Peering into the Abyss:

Ron Bolin: October 30, 2011

Tomorrow will be Halloween when ghosts and ghouls return to haunt the living and to demand their pound of flesh.  Examining the city’s financial information is a similarly haunting experience.  While our Council and Staff continue to add to our existing infrastructure at a rate of hundreds of millions of dollars in the last few years, the City discloses an overall infrastructure replacement estimate of $1,800,000,000 dollars.

“…the $1.8 billion is an estimate.  You won’t find it in our financial statements or our budget.  It is an estimate of what it would cost to replace, at current costs, all of our infrastructure.  This includes roads, sewers, water systems, buildings, street lights, etc.   In effect, it is the replacement cost for the $550 million dollars of assets that we have recorded at book value.”   City of Nanaimo

This year we have added about another $100,000,000 dollars in infrastructure to the our existing $1.8 billion by way of approving a water treatment plant, a City Hall Annex, a water pipeline connection to the Harmac water supply, widening Bowen Road and other smaller projects.

Why should we be concerned?  We should be concerned because this entire infrastructure inventory must eventually be replaced.  With the new additions, we now have nearly $2 billion dollars’ worth of assets to replace.

“… think of it this way.  You buy a car for $50,000 that has a life of 10 years and has no value at the end.  It is now 5 years old.  Your net book value (a.k.a. depreciated value) would be $25,000.  That’s the amount we record in our financial statements.  However, to replace that car would cost you $50,000 or more at current costs.  It doesn’t mean that you have to spend that money this year, or even in five years, but that is still the replacement cost.“   City of Nanaimo

Notice that the operating costs  are not included, this is simply the replacement cost.  Your car would require gas and oil, tune-ups, tires etc. which are included neither in the case of the car or that of Nanaimo’s infrastructure.

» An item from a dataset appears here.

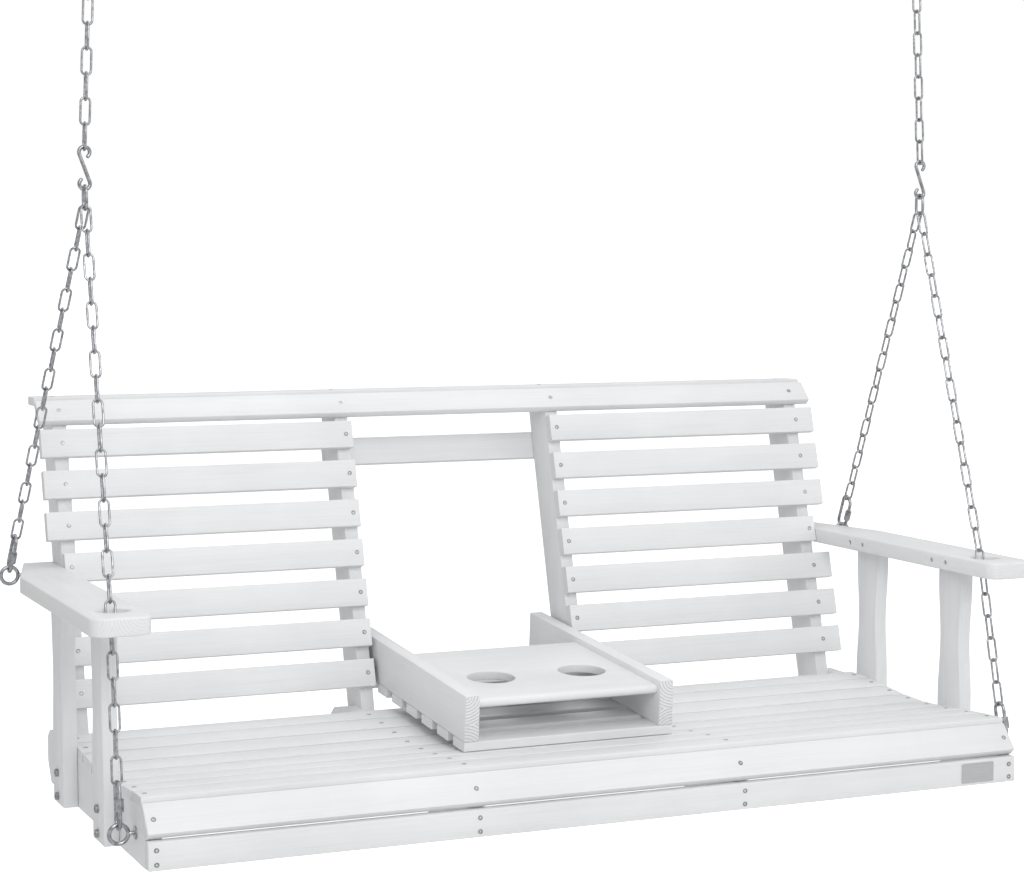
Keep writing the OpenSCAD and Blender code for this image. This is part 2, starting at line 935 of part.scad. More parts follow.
module arm(side) {
    color("white") hung()
        difference() {
            translate([0, 0, arm_z])
                linear_extrude(arm_t)
                    if (side > 0) arm_outline();
                    else mirror([1, 0]) arm_outline();
            for (y = [front_post_y, rear_post_y]) post_tenon(side, y, 0.15);
            arm_screw_places() arm_screw_bore();
            eye_bores();
            translate([side * rear_eye_seat, rear_eye_y, arm_mid_z])
                rotate([0, side * 90, 0]) cylinder(h = 60, r = washer_r + 1);
        }
}

module arm_left() {
    arm(LEFT);
}

module arm_right() {
    arm(RIGHT);
}

// The stub on a post's top that stands in the arm
module post_tenon(side, y, play) {
    size = [frame_t - 2 * tenon_in, arm_post_w - 2 * tenon_in, tenon_h];
    translate([
        side * arm_post_x - size[0] / 2 - play,
        y - size[1] / 2 - play,
        arm_z - (play > 0 ? 1 : 0),
    ])
        cube([size[0] + 2 * play, size[1] + 2 * play, size[2] + play + (play > 0 ? 1 : 0)]);
}

// A post is waisted on both edges between two heights
waist_low = 110;
waist_high = 320;
waist_steps = 16;
function post_half(z) = arm_post_w / 2
    - arm_post_waist / 2 * (1 - cos(360 * (z - waist_low) / (waist_high - waist_low)));
waist_z = [for (k = [0:waist_steps]) waist_low + k * (waist_high - waist_low) / waist_steps];

module arm_post_outline() {
    polygon(concat(
        [[-arm_post_w / 2, 0]],
        [for (z = waist_z) [-post_half(z), z]],
        [[-arm_post_w / 2, arm_z], [arm_post_w / 2, arm_z]],
        [for (k = [waist_steps:-1:0]) [post_half(waist_z[k]), waist_z[k]]],
        [[arm_post_w / 2, 0]]
    ));
}

plug_side = 7;
plug_t = 3;
plug_below_arm = 34;

module plug_place(side, y) {
    translate([side * (arm_post_x - frame_t / 2), y, arm_z - plug_below_arm])
        rotate([45, 0, 0]) children();
}

module arm_post(side, y) {
    color("white") hung()
        difference() {
            union() {
                translate([0, y, 0]) board(side * arm_post_x, frame_t) arm_post_outline();
                post_tenon(side, y, 0);
            }
            arm_post_bolt_places() post_bolt_bore();
            arm_screw_places() arm_screw_bore();
            plug_place(side, y) cube([2 * plug_t, plug_side + 0.1, plug_side + 0.1], center = true);
        }
}

module arm_post_front_left() {
    arm_post(LEFT, front_post_y);
}

module arm_post_rear_left() {
    arm_post(LEFT, rear_post_y);
}

module arm_post_front_right() {
    arm_post(RIGHT, front_post_y);
}

module arm_post_rear_right() {
    arm_post(RIGHT, rear_post_y);
}

module post_plugs() {
    color("white") hung()
        for (side = [LEFT, RIGHT])
            for (y = [front_post_y, rear_post_y])
                plug_place(side, y)
                    translate([side * (plug_t / 2 - 0.4), 0, 0])
                        cube([plug_t - 0.3, plug_side, plug_side], center = true);
}

bolt_head_r = 6.5;
bolt_head_t = 5;
bolt_len = 2 * frame_t + nut_h + 3;

module post_bolt_bore() {
    translate([0, 0, -2 * frame_t - 40]) cylinder(h = 2 * frame_t + 80, d = bolt_d + 2 * fit);
}

module arm_post_bolts() {
    color("gray") hung()
        arm_post_bolt_places()
            difference() {
                union() {
                    cylinder(h = bolt_head_t, r = bolt_head_r);
                    translate([0, 0, -bolt_len]) cylinder(h = bolt_len + 1, d = bolt_d);
                }
                translate([0, 0, 2]) cylinder(h = bolt_head_t, r = 3.2, $fn = 6);
            }
}

module arm_post_nuts() {
    color("gray") hung()
        arm_post_bolt_places() translate([0, 0, -2 * frame_t - nut_h]) nut(nut_h);
}

// A recessed screw across the arm: bore, then the screw at its bottom
module arm_screw_bore() {
    translate([0, 0, -arm_screw_sink]) cylinder(h = arm_screw_sink + 1, d = 9);
    translate([0, 0, -arm_screw_sink - arm_screw_len - fit])
        cylinder(h = arm_screw_len + 1, d = 5 + 2 * fit);
}

module arm_screws() {
    color("gray") hung()
        arm_screw_places()
            translate([0, 0, -arm_screw_sink])
                difference() {
                    union() {
                        cylinder(h = 4, d = 8.6);
                        translate([0, 0, -arm_screw_len]) cylinder(h = arm_screw_len + 1, d = 5);
                    }
                    translate([0, 0, 1.5]) cylinder(h = 4, r = 2.4, $fn = 6);
                }
}

// --- Console -----------------------------------------------------------------------------------

module console_side(side) {
    color("white") hung()
        on_console()
            difference() {
                translate([side > 0 ? console_in : -console_out, -console_front, side_z])
                    cube([side_t, console_front + console_tail, side_h]);
                rotate([0, 90, 0]) cylinder(h = gap_w, d = bolt_d + 2 * fit, center = true);
                console_slat_screw_places() screw(console_slat_t + screw_bite, fit);
                plate_screw_places() screw(side_t + 1, fit);
            }
}

module console_side_left() {
    console_side(LEFT);
}

module console_side_right() {
    console_side(RIGHT);
}

// Screws up through the console's slats into its sides
module console_slat_screw_places() {
    for (i = [0:console_slat_count - 1])
        for (x = [-1, 1])
            translate([
                x * (console_in + side_t / 2),
                -console_front + back_slat_w / 2 + i * back_pitch,
                -pivot_drop,
            ])
                rotate([180, 0, 0]) children();
}

// Screws through the sides into the table plate's edges
module plate_screw_places() {
    for (side = [LEFT, RIGHT])
        for (k = [0.15, 0.5, 0.85])
            translate([side * console_out, plate_front + k * plate_len, plate_screw_z])
                rotate([0, side * 90, 0]) children();
}

module console_slats() {
    color("white") hung()
        on_console()
            for (i = [0:console_slat_count - 1])
                difference() {
                    translate([-console_out, -console_front + i * back_pitch, -pivot_drop])
                        cube([2 * console_out, back_slat_w, console_slat_t]);
                    console_slat_screw_places() screw(console_slat_t + 1, fit);
                }
}

// The table plate, with a round front edge and two cup holes
module table_plate() {
    color("white") hung()
        on_console()
            difference() {
                union() {
                    translate([-console_in, plate_front + plate_t / 2, plate_z])
                        cube([2 * console_in, plate_len - plate_t / 2, plate_t]);
                    translate([-console_in, plate_front + plate_t / 2, plate_z + plate_t / 2])
                        rotate([0, 90, 0]) cylinder(h = 2 * console_in, d = plate_t);
                }
                for (x = [-cup_span / 2, cup_span / 2])
                    translate([x, cup_y, plate_z - 1]) cylinder(h = plate_t + 2, r = cup_r, $fn = 96);
                plate_screw_places() screw(side_t + screw_bite, fit);
            }
}

module console_screws() {
    color("gray") hung()
        on_console() {
            console_slat_screw_places() set_screw(console_slat_t + screw_bite - 1);
            plate_screw_places() set_screw(side_t + screw_bite - 1);
        }
}

// Pivot bolts: dome head inside the console, through its side, a spacer and the inner post
module pivot_places() {
    for (side = [LEFT, RIGHT])
        translate([side * console_in, pivot_y, pivot_z])
            rotate([0, side * 90, 0]) children();
}

pivot_grip = side_t + console_play + frame_t;
pivot_head_gap = 0.3;

module pivot_bolts() {
    color("gray") hung()
        pivot_places() {
            translate([0, 0, -pivot_head_gap - 4]) cylinder(h = 4, r = 9);
            translate([0, 0, -pivot_head_gap - 1])
                cylinder(h = pivot_grip + nut_h + 3 + pivot_head_gap + 1, d = bolt_d);
        }
}

module pivot_spacers() {
    color("gainsboro") hung()
        pivot_places()
            translate([0, 0, side_t + 0.4])
                difference() {
                    cylinder(h = console_play - 0.4, r = washer_r);
                    translate([0, 0, -1]) cylinder(h = console_play + 2, d = bolt_d + 2 * fit);
                }
}

module pivot_nuts() {
    color("gray") hung() pivot_places() translate([0, 0, pivot_grip]) nut(nut_h);
}

// --- Screws of the frame and the blank plate ---------------------------------------------------

module frame_screws() {
    color("gray") hung() {
        apron_screws() set_screw(apron_t + screw_bite - 1);
        front_slat_screws() set_screw(slat_t + screw_bite - 1);
        for (i = [0:seat_slats - 1]) seat_slat_screws(i) set_screw(slat_t + screw_bite - 1);
        for (i = [0:back_slats - 1]) back_slat_screws(i) set_screw(back_slat_t + screw_bite - 1);
        rail_screws() set_screw(slat_t + screw_bite - 1);
        cap_screws() set_screw(slat_t + screw_bite - 1);
        stop_bar_screws() set_screw(back_slat_t + screw_bite - 1);
    }
}

module blank_plate() {
    color("dimgray") hung()
        translate([blank_plate_x - blank_plate_size[0] / 2, -1, (apron_h - blank_plate_size[1]) / 2])
            cube([blank_plate_size[0], 1, blank_plate_size[1]]);
}

ceiling_hooks();
upper_chain_left();
upper_chain_right();
s_hooks();
joining_links();
chain_front_left();
chain_front_right();
chain_rear_left();
chain_rear_right();
quick_links();
sleeve_front_left();
sleeve_front_right();
sleeve_rear_left();
sleeve_rear_right();
eye_bolts();
eye_washers();
eye_nuts();
apron_board();
front_slat();
seat_slat_1();
seat_slat_2();
seat_slat_3();
seat_slat_4();
seat_slat_5();
seat_slat_6();
seat_slat_7();
seat_slat_8();
seat_support_left_outer();
seat_support_left_inner();
seat_support_right_inner();
seat_support_right_outer();
back_post_left_outer();
back_post_left_inner();
back_post_right_inner();
back_post_right_outer();
back_slats_left();
back_slats_right();
top_rail();
rail_cap();
stop_bar();
console_side_left();
console_side_right();
console_slats();
table_plate();
pivot_bolts();
pivot_spacers();
pivot_nuts();
arm_left();
arm_right();
arm_post_front_left();
arm_post_rear_left();
arm_post_front_right();
arm_post_rear_right();
arm_post_bolts();
arm_post_nuts();
arm_screws();
post_plugs();
frame_screws();
console_screws();
blank_plate();
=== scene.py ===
"""A white slatted porch swing with a fold-down centre console, hung on zinc-plated chain.

Sizes are millimetres in the bench's own frame (X right, Y back, Z up, zero at the foot of the
apron's front face). ``row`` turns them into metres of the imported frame.
"""
import logging
import math
from collections.abc import Sequence
from dataclasses import dataclass
from enum import Enum

import bmesh
import bpy
from mathutils import Matrix, Vector


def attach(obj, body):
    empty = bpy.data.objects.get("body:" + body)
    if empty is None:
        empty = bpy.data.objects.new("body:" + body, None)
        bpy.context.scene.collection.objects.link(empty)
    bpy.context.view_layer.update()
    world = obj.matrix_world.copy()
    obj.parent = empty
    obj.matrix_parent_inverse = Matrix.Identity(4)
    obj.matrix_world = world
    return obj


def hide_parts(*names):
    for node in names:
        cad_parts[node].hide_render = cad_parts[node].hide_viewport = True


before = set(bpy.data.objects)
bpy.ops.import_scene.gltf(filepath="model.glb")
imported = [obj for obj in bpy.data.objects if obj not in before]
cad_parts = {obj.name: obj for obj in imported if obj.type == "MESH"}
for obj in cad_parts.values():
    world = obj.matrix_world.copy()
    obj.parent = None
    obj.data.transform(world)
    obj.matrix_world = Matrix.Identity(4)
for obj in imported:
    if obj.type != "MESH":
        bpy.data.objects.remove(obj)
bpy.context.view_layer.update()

log = logging.getLogger("porch_swing")
MM = 0.001
HANG_Y = 325.0
HANG_H = 1410.0
SMOOTH_BELOW = 35.0
EVEN = (1.0, 1.0, 1.0)
ACROSS_X = Vector((1, 0, 0))
QUARTER = math.pi / 2

Point = tuple[float, float]
Colour = tuple[float, float, float]
Node = bpy.types.Node
Socket = bpy.types.NodeSocket
Material = bpy.types.Material
Piece = bpy.types.Object
Mesh = bmesh.types.BMesh


class Side(Enum):
    """The two ends of the swing."""

    LEFT = -1
    RIGHT = 1

    @property
    def word(self) -> str:
        """The side's name in small letters."""
        return self.name.lower()


class End(Enum):
    """Where a lower strand of chain is fixed."""

    FRONT = "front"
    REAR = "rear"


class Grain(Enum):
    """The axis along which a board's grain runs."""

    ACROSS = 0
    DEPTH = 1
    UPRIGHT = 2


def row(x: float, y: float, z: float) -> Vector:
    """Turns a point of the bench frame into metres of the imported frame."""
    return Vector((x, y - HANG_Y, z - HANG_H)) * MM


def lying(y: float, z: float, tilt: float) -> Matrix:
    """The frame of a board that is tilted about the X axis.

    Args:
        y: Distance of its zero from the apron's face.
        z: Height of its zero.
        tilt: Turn about X, in degrees.

    Returns:
        A matrix from the board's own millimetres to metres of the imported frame.
    """
    turn = Matrix.Rotation(math.radians(tilt), 4, "X")
    return Matrix.Translation(row(0, y, z)) @ turn @ Matrix.Scale(MM, 4)


def turn_of(matrix: Matrix) -> Matrix:
    """The bare rotation of a frame that also scales."""
    return matrix.to_quaternion().to_matrix()


# --- Finishes ------------------------------------------------------------------------------------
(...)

Routine maintenance and operation aside, what should be very concerning is the replacement cost of this infrastructure.  Unless we can find a way to do without our roads, sewers, water systems, buildings, street lights, etc., in the future, they will have to be replaced.  Some of the elements have a longer life than others and some have been installed more recently and thus have more life remaining in them.  However, if we were to say that our existing infrastructure had a life remaining of 50 years (this seems unlikely given the ratio of the $550 million asset value to the $1.8 billion replacement cost) we should be setting aside and/or replacing some $40 million dollars of infrastructure each year just to stay even.  In 2011 property taxes in Nanaimo brought in about $83 million.  That is to say if we were funding our infrastructure replacement costs by this reckoning, nearly half of all our taxes would go to our infrastructure replacement account.  Is this sustainable?  Are we living too high on the hog?  Can we afford any more major infrastructure projects such as multiplexes, publically funded hotels or foot ferry services, etc.?  I don’t think so.  What do you think?

A Note on the Occupy Nanaimo folks:

I have made a couple of trips to Diana Krall Plaza to see the people and the venue.  I spent some time looking at the various signs that are being carried or have been erected.  While some harp on the apparent lack of a unified message from these demonstrators, it appeared to be clear to me.  Behind all those signs was the simple message:  “We do not trust our institutions.”  This is a sad message and one that deserves sober consideration.